> **TO DO**: Tally the lines containing the word "caption" and give the total alone.
━━ SUPPLIED INFORMATION
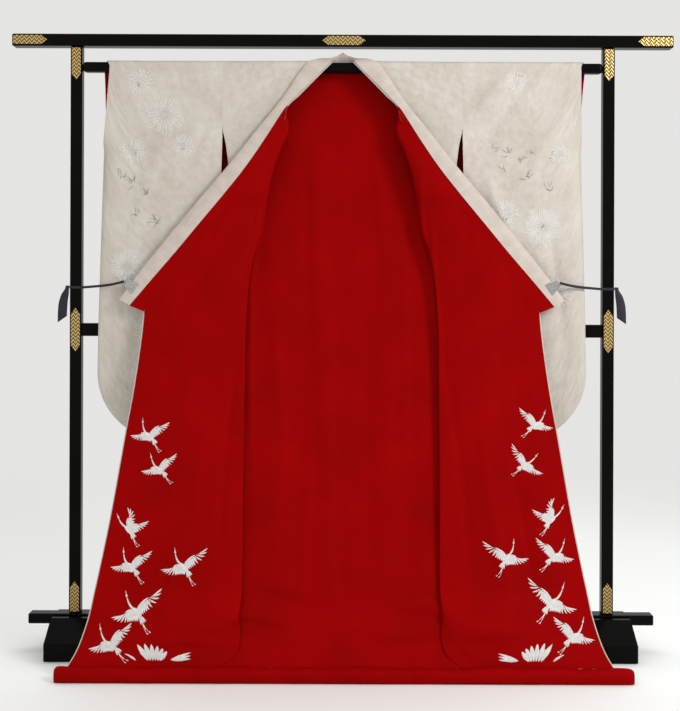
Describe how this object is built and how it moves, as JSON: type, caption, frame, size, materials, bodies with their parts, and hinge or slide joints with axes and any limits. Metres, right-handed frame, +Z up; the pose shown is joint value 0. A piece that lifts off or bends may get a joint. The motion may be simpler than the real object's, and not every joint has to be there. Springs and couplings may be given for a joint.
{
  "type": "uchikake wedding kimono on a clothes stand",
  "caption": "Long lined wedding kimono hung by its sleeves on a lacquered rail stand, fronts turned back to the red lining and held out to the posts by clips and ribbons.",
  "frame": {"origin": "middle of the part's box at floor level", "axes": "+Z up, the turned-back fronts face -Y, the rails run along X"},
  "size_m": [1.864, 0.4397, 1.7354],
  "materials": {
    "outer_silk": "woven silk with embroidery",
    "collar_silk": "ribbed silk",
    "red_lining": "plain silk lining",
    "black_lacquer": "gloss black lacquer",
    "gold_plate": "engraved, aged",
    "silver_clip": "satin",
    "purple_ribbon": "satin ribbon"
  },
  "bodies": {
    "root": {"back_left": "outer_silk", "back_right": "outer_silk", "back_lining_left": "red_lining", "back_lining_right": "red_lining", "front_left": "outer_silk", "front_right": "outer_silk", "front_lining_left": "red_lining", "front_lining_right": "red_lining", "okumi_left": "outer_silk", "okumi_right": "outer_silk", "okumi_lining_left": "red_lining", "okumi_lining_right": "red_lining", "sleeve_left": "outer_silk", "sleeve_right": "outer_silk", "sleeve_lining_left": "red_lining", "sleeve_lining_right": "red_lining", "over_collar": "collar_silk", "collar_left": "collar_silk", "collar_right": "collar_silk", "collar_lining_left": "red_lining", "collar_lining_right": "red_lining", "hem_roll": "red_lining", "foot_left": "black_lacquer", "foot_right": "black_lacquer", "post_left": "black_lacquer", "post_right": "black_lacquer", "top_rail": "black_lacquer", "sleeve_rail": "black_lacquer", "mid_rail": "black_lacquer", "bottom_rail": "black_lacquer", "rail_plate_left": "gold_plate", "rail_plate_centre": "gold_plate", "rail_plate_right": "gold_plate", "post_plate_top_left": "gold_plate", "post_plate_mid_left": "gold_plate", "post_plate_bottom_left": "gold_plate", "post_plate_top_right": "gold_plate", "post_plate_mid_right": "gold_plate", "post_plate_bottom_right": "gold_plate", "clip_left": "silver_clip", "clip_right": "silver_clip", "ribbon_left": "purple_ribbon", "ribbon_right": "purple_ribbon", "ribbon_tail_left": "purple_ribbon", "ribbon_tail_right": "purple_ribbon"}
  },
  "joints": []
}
━━━━
> **SOLUTION TO THIS PROBLEM**: 2